SILVER SPRING, MD — The FDA has unlocked the use of convalescent plasma, derived from the blood of people who have recovered from COVID-19 and which may contain helpful antibodies, as an investigational treatment for patients with severe cases of the disease, according to a report from the website FierceBiotech.
This technique has been utilized to treat infectious diseases for decades with the goal of transferring newly acquired immunity from one person to another. It has also been studied in the H1N1 swine flu, ebola, SARS and MERS, as well as against the coronavirus in China.
It is not known how well it will perform in the current form of the coronavirus, however.
“Although promising, convalescent plasma has not been shown to be effective in every disease studied,” the FDA said in an announcement.
“It is therefore important to determine through clinical trials, before routinely administering convalescent plasma to patients with COVID-19, that it is safe and effective to do so.”
Large-scale clinical testing might not be feasible for evaluating this specific and scarce donated plasma, but it would allow physicians to proceed on a case-by-case basis for patients with serious or life-threatening infections outside of larger research studies.
Donors must have had a COVID-19 diagnosis confirmed by a lab test and been completely symptom-free for at least two weeks before donating.
Physicians can obtain authorization over email or receive verbal, over-the-phone confirmations in emergency and time-sensitive cases.

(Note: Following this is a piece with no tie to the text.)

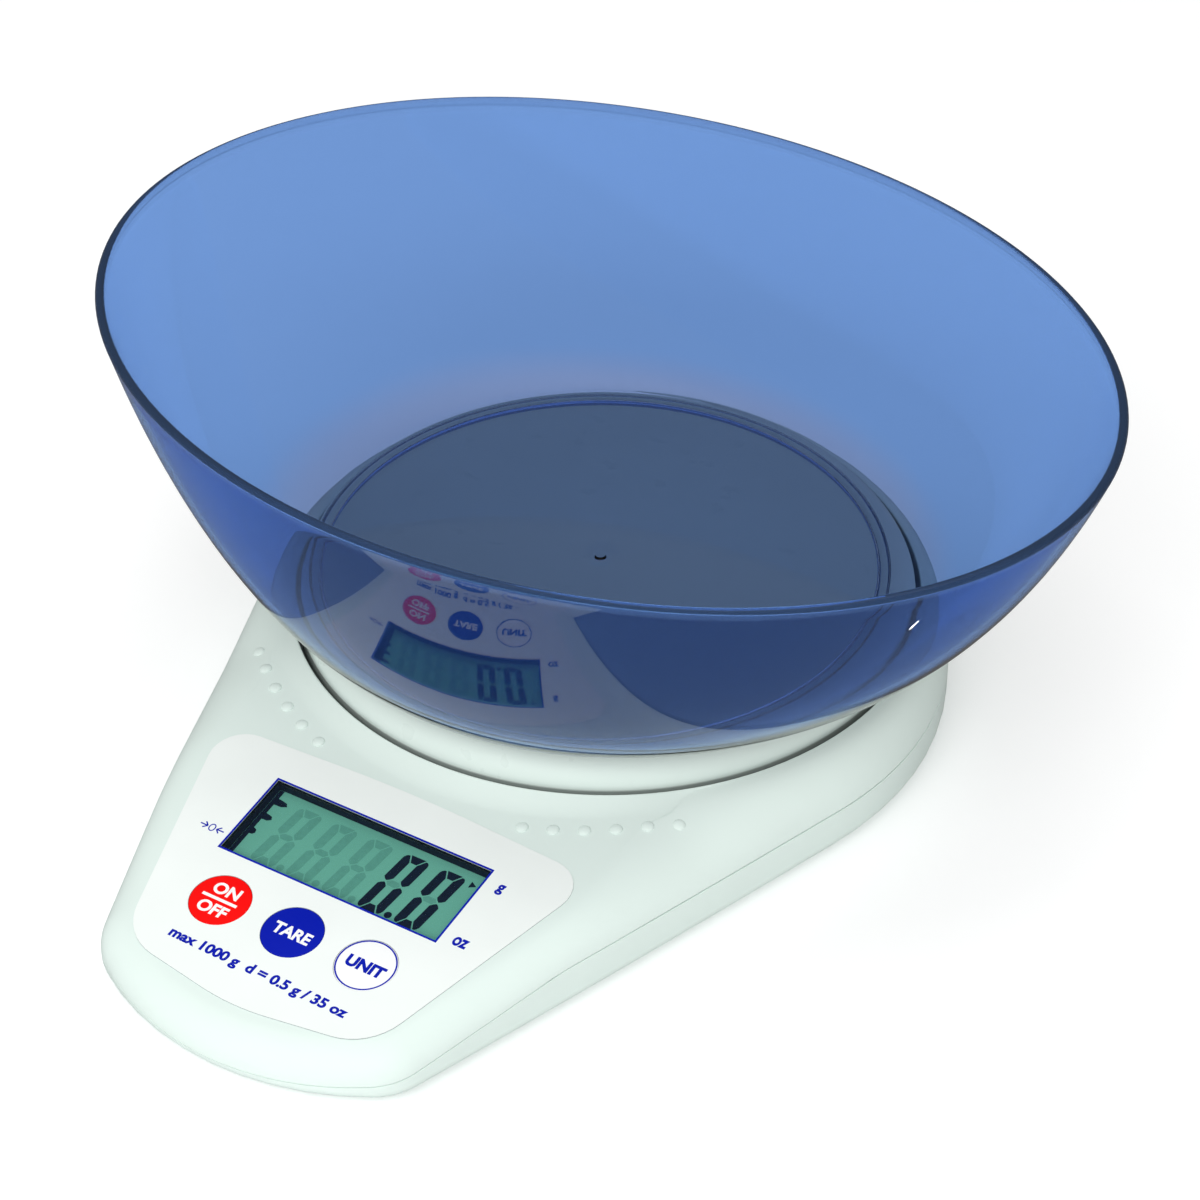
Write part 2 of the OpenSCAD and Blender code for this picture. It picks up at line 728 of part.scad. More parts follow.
module top_shell() {
    inner_r = well_r + well_t;
    ring_solid(concat(
        [for (j = [0 : crest_n]) crest_ring(0, collar_r, j)],
        [for (k = [0 : flank_n]) flank_ring(0, collar_r, k)],
        [
            round_ring(well_r, collar_h - collar_lip),
            round_ring(well_r, well_h),
            round_ring(well_opening / 2, well_h),
            round_ring(well_opening / 2, shelf_z),
            round_ring(inner_r, shelf_z)
        ],
        [for (k = [flank_n : -1 : 0]) flank_ring(wall, inner_r, k)],
        [for (j = [crest_n : -1 : 0]) crest_ring(wall, inner_r, j)]
    ), closed = true);
}

// The openings of the deck: window, pane rebate and buttons
module deck_cuts() {
    opening = 2 * (frame_wall + frame_fit);
    on_deck() {
        deck_plate(window_w + opening, window_h + opening, -1, wall + 1);
        deck_plate(window_w + 2 * pane_margin, window_h + 2 * pane_margin, -1, pane_t);
        for (x = button_x) translate([x, -button_row, -wall - 2])
            cylinder(r = button_r + button_gap, h = wall + 4);
    }
}

module board_post() {
    translate([0, 0, -board_depth]) difference() {
        cylinder(r = board_post_r, h = board_depth - wall / 2);
        translate([0, 0, -1])
            cylinder(d = board_screw_d + 2 * thread_clear, h = board_bite + 1.5);
    }
}

module top_housing() {
    color(abs_white) union() {
        difference() {
            placed() top_shell();
            deck_cuts();
        }
        for (p = board_posts) on_deck() at_post(p) board_post();
        placed() for (p = case_posts) at_post(p) difference() {
            translate([0, 0, case_seat_z]) cylinder(r = case_post_r, h = p.z - case_seat_z);
            translate([0, 0, case_seat_z - 1])
                cylinder(d = case_screw_d + 2 * thread_clear, h = case_bite + 1.5);
        }
    }
}

module bottom_tub() {
    steps = 4;
    ring_solid(concat(
        [for (j = [0 : steps]) flat_ring(
            base_edge_r * (1 - sin(90 * j / steps)), base_z + base_edge_r * (1 - cos(90 * j / steps))
        )],
        [seam_ring(0), seam_ring(wall), flat_ring(wall, floor_z)]
    ));
}

// The battery box without its opening, and the cut that opens it
module battery_box() {
    translate([-box_l / 2 - box_t, box_front - box_t, floor_z - eps])
        cube([box_l + 2 * box_t, box_rear - box_front + 2 * box_t, box_top + box_t - floor_z]);
    // Blocks that the door's hinge pins turn in
    block_w = hinge_l + 2;
    for (side = [-1, 1])
        translate([side * (box_l / 2 + block_w / 2 - 0.6) - block_w / 2, hinge_y - 3, floor_z - eps])
            cube([block_w, 6, hinge_z + hinge_d / 2 + box_t - floor_z]);
}

module battery_cut() {
    translate([-box_l / 2, box_front, base_z - 1])
        cube([box_l, box_rear - box_front, box_top - base_z + 1]);
    translate([0, hinge_y, hinge_z]) rotate([0, 90, 0])
        cylinder(d = hinge_d + 2 * hinge_gap, h = box_l + 2 * hinge_l + 0.6, center = true);
}

module bottom_housing() {
    color(abs_white) placed() difference() {
        union() {
            bottom_tub();
            battery_box();
            for (p = case_posts) at_post(p) translate([0, 0, floor_z - eps])
                cylinder(r = case_boss_r, h = case_seat_z - floor_z - seam_gap);
            translate([-beam_l / 2 - 2, -beam_w / 2 - 2, floor_z - eps])
                cube([spacer_l + 2, beam_w + 4, pedestal_h + eps]);
            // Stop that the beam's free end meets when the scale is overloaded
            translate([beam_l / 2 - spacer_l / 2, 0, floor_z - eps])
                cylinder(r = beam_w / 4, h = beam_z - 2 * platform_travel - floor_z);
        }
        battery_cut();
        for (p = case_posts) at_post(p) {
            translate([0, 0, base_z - 1])
                cylinder(d = case_screw_d + 2 * hole_clear, h = case_seat_z - base_z + 2);
            translate([0, 0, base_z - 1])
                cylinder(d = case_head_d + 2 * head_clear, h = case_seat_z - case_clamp_t - base_z + 1);
        }
        for (x = beam_screw_x) translate([-x, 0, base_z - 1]) {
            cylinder(d = beam_screw_d + 2 * hole_clear, h = beam_z - base_z + 1);
            cylinder(d = beam_head_d + 2 * head_clear, h = 1 + head_recess + screw_head_h);
        }
        for (p = foot_places) at_post(p) translate([0, 0, base_z - 1])
            cylinder(d = foot_d, h = 1 + foot_recess);
    }
}

module housing_screws() {
    color(steel) placed() for (p = case_posts) at_post(p)
        screw_up(
            case_screw_d, case_head_d, case_seat_z - case_clamp_t - screw_head_h,
            case_clamp_t + case_bite
        );
}

module rubber_feet() {
    color(rubber_grey) placed() for (p = foot_places) at_post(p)
        cylinder(d = foot_d, h = foot_h + foot_recess);
}

// ---- Label, display and buttons ------------------------------------------------

// Outline of the label in the deck's frame
module label_outline() {
    front = label_margin - window_from_nose;
    half_rear = label_w_rear / 2;
    half_front = label_w_front / 2;
    rear_end = label_rear - label_rear_sag;
    front_end = front + label_front_sag;
    polygon(rounded(
        [
            [half_rear, rear_end], [0, label_rear], [-half_rear, rear_end],
            [-half_front, front_end], [0, front], [half_front, front_end]
        ],
        [label_rear_r, label_rear_bow_r, label_rear_r, label_front_r, label_front_bow_r, label_front_r]
    ));
}

module overlay_label() {
    color(label_white) on_deck() linear_extrude(label_t) difference() {
        label_outline();
        square([window_w, window_h], center = true);
        for (x = button_x) translate([x, -button_row]) circle(r = button_r + button_gap);
    }
}

module display_window() {
    clear = 0.1;
    color(clear_pane) on_deck()
        deck_plate(window_w + 2 * (pane_margin - clear), window_h + 2 * (pane_margin - clear), 0, pane_t);
}

module display_frame() {
    color(black) on_deck() difference() {
        union() {
            deck_plate(window_w + 2 * frame_wall, window_h + 2 * frame_wall, pane_t, glass_depth);
            translate([0, 0, -0.1])
                deck_plate(
                    window_w + 2 * frame_flange, window_h + 2 * frame_flange,
                    housing_under, glass_depth - 0.1
                );
        }
        deck_plate(window_w, window_h, 0, glass_depth + 1);
    }
}

module display_film() {
    color(glass_green) on_deck()
        deck_plate(glass_w - 2, glass_h - 2, glass_depth, glass_depth + film_t);
}

module display_glass() {
    color(display_grey) on_deck() deck_plate(glass_w, glass_h, glass_depth + film_t, strip_depth);
}

// Rubber strip between the glass and the board; side is 1 at the rear
module contact_strip(side) {
    color(rubber_grey) on_deck() translate([0, side * (glass_h / 2 - strip_w / 2), 0])
        deck_plate(window_w, strip_w, strip_depth, board_depth);
}

module contact_strip_rear() {
    contact_strip(1);
}

module contact_strip_front() {
    contact_strip(-1);
}

module circuit_board() {
    color(board_green) on_deck() translate([0, 0, -board_depth - board_t]) linear_extrude(board_t)
        difference() {
            polygon([
                [-board_w_rear / 2, board_rear], [-board_w_rear / 2, -window_h / 2],
                [-board_w_front / 2, board_front], [board_w_front / 2, board_front],
                [board_w_rear / 2, -window_h / 2], [board_w_rear / 2, board_rear]
            ]);
            for (p = board_posts, side = [-1, 1]) translate([side * p.x, p.y])
                circle(d = board_screw_d + 2 * hole_clear);
        }
}

module board_screws() {
    color(steel) for (p = board_posts) on_deck() at_post(p)
        translate([0, 0, -board_depth - board_t - board_head_h]) {
            cylinder(d = board_head_d, h = board_head_h);
            translate([0, 0, board_head_h - eps]) cylinder(d = board_screw_d, h = board_t + board_bite);
        }
}

module chip_cover() {
    color(black) on_deck() translate([0, 2, -board_depth - board_t - chip_h])
        cylinder(d1 = chip_d - 4, d2 = chip_d, h = chip_h);
}

module button(x, shade) {
    color(shade) on_deck() translate([x, -button_row, 0]) {
        translate([0, 0, -flange_low]) cylinder(r = button_r, h = flange_low + label_t);
        translate([0, 0, -flange_low]) cylinder(r = button_r + button_flange, h = button_flange_t);
    }
}

module button_on_off() {
    button(button_x[0], button_red);
}

module button_tare() {
    button(button_x[1], button_blue);
}

module button_unit() {
    button(button_x[2], label_white);
}

module switch(x) {
    color(black) on_deck() translate([x, -button_row, 0]) difference() {
        deck_plate(switch_w, switch_w, switch_depth, board_depth);
        translate([0, 0, -switch_depth - switch_bore])
            cylinder(d = plunger_d + 2 * plunger_gap, h = switch_bore + 1);
    }
}

module switch_on_off() {
    switch(button_x[0]);
}

module switch_tare() {
    switch(button_x[1]);
}

module switch_unit() {
    switch(button_x[2]);
}

module plunger(x) {
    low = switch_depth + switch_bore - 2 * button_travel;
    color(plunger_ivory) on_deck() translate([x, -button_row, -low])
        cylinder(d = plunger_d, h = low - flange_low);
}

module plunger_on_off() {
    plunger(button_x[0]);
}

module plunger_tare() {
    plunger(button_x[1]);
}

module plunger_unit() {
    plunger(button_x[2]);
}

// ---- Batteries -----------------------------------------------------------------

module battery_door() {
    color(abs_white) placed() difference() {
        union() {
            translate([-box_l / 2 + door_gap, hinge_y - hinge_knuckle_r, base_z])
                cube([box_l - 2 * door_gap, box_rear - door_gap - hinge_y + hinge_knuckle_r, door_t]);
            translate([0, hinge_y, hinge_z]) rotate([0, 90, 0])
                cylinder(r = hinge_knuckle_r, h = box_l - 2 * door_gap, center = true);
            translate([-box_l / 2 + door_gap, hinge_y - hinge_knuckle_r, base_z])
                cube([box_l - 2 * door_gap, 2 * hinge_knuckle_r, hinge_z - base_z]);
            translate([0, hinge_y, hinge_z]) rotate([0, 90, 0])
                cylinder(d = hinge_d, h = box_l + 2 * hinge_l - 0.2, center = true);
        }
        // Thumb grips on the outside
        for (i = [0 : 3]) translate([-8, box_rear - 5 - 2.4 * i, base_z - 1])
            cube([16, 1.2, 1.4]);
    }
}

// A cell that lies along X; its nub points to side
module cell(side, y) {
    nub = 1;
    shift = side * (spring_l - contact_t) / 2;
    placed() translate([shift - side * cell_l / 2, y, cell_z]) rotate([0, side * 90, 0]) {
        cylinder(d = cell_d, h = cell_l - nub);
        cylinder(d = 3.8, h = cell_l);
    }
}

module battery_front() {
    color(cell_green) cell(1, cell_front_y);
}

module battery_rear() {
    color(cell_green) cell(-1, cell_rear_y);
}

// A coned spring that presses on a cell's flat end; side is the end of the box
module battery_spring(side, y) {
    gap = 0.1;
    low_r = cell_r - 1;
    length = box_l / 2 - gap - (cell_l - spring_l + contact_t) / 2 - gap;
    color(steel) placed() translate([side * (box_l / 2 - gap), y, cell_z]) rotate([0, -side * 90, 0])
        rotate_extrude() polygon([
            [low_r - 1, 0], [low_r, 0], [low_r - 0.6, length / 3], [2.2, length], [1.4, length],
            [low_r - 1.6, length / 3]
        ]);
}

module battery_spring_left() {
    battery_spring(-1, cell_front_y);
}

module battery_spring_right() {
    battery_spring(1, cell_rear_y);
}

module battery_plate(side, y) {
    gap = 0.05;
    color(steel) placed() translate([
        side * (box_l / 2 - gap) - (side > 0 ? contact_t : 0), y - cell_r + 1, cell_z - cell_r + 1
    ]) cube([contact_t, cell_d - 2, cell_d - 2]);
}

module battery_plate_left() {
    battery_plate(-1, cell_rear_y);
}

module battery_plate_right() {
    battery_plate(1, cell_front_y);
}

// ---- Wires ---------------------------------------------------------------------

module load_cell_cable() {
    color(cable_grey) placed() tube(cable_route, cable_d);
}

module battery_wire_red() {
    color(wire_red) placed() tube(red_route, wire_d);
}

module battery_wire_black() {
    color(black) placed() tube(black_route, wire_d);
}

bowl();
platform();
platform_bracket();
platform_screws();
load_cell();
strain_gauge_top();
strain_gauge_bottom();
load_cell_base_spacer();
load_cell_top_spacer();
load_cell_base_screws();
load_cell_top_screws();
top_housing();
bottom_housing();
housing_screws();
rubber_feet();
overlay_label();
display_window();
display_frame();
display_film();
display_glass();
contact_strip_rear();
contact_strip_front();
circuit_board();
board_screws();
chip_cover();
button_on_off();
button_tare();
button_unit();
switch_on_off();
switch_tare();
switch_unit();
plunger_on_off();
plunger_tare();
plunger_unit();
battery_door();
battery_front();
battery_rear();
battery_spring_left();
battery_spring_right();
battery_plate_left();
battery_plate_right();
load_cell_cable();
battery_wire_red();
battery_wire_black();
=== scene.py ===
"""Visual model of an electronic kitchen scale with a loose oval bowl.

Sizes are in millimetres in the frame's own axes: X is the width, the display
faces -Y and the feet stand on z = 0. Meshes are scaled to metres last. Finishes,
lamps and the camera are in metres from the start.
"""

import logging
import math
from dataclasses import dataclass, field
from enum import Enum
from typing import Callable, Iterable, Sequence

import bmesh
import bpy
from mathutils import Matrix, Vector


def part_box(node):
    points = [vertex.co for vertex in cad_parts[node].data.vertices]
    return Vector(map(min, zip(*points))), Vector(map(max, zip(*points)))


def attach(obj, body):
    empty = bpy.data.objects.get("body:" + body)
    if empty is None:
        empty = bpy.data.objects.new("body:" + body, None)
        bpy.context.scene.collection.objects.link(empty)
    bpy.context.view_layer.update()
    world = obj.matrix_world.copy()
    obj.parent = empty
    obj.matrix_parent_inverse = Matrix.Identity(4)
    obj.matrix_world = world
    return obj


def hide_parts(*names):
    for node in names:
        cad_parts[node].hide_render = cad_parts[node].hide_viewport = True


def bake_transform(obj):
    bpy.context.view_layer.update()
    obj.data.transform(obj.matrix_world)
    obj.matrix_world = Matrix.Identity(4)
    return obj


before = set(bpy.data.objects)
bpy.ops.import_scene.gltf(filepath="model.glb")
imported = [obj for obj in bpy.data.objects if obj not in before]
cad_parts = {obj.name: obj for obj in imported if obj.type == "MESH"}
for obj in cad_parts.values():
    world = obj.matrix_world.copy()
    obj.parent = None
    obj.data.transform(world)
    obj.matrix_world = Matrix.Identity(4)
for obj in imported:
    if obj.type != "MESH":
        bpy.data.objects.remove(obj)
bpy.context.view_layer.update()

LOG = logging.getLogger("kitchen_scale")

# Metres in a millimetre.
MM = 0.001
# Distance below which points merge in new shapes, in copied CAD meshes and in letters.
WELD = 1e-4
COPY_WELD = 1e-3
LETTER_WELD = 1e-5
# Thickness of printed ink.
INK_T = 0.03

Colour = tuple[float, float, float]
Pair = tuple[float, float]
# Half width, half depth and height of one ring of the bowl.
Oval = tuple[float, float, float]
Shape = bmesh.types.BMesh
Socket = bpy.types.NodeSocket


class Body(Enum):
    """Bodies of the frame that new pieces ride on."""

    HOUSING = "housing"
    PLATFORM = "weighing_platform"
    BOWL = "mixing_bowl"
    ON_OFF = "on_off_button"
    TARE = "tare_button"
    UNIT = "unit_button"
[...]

The FDA is also working with the National Institutes of Health and the Centers for Disease Control and Prevention to develop larger protocols for use by multiple researchers to coordinate the collection and use of COVID-19 plasma.
New York Governor Andrew Cuomo said this week that the state department of health would be conducting its own trial of convalescent plasma. As of March 24, New York has more than 30,000 cases statewide, which is nearly half of the 69,000-plus reported in the U.S. as of Thursday afternoon.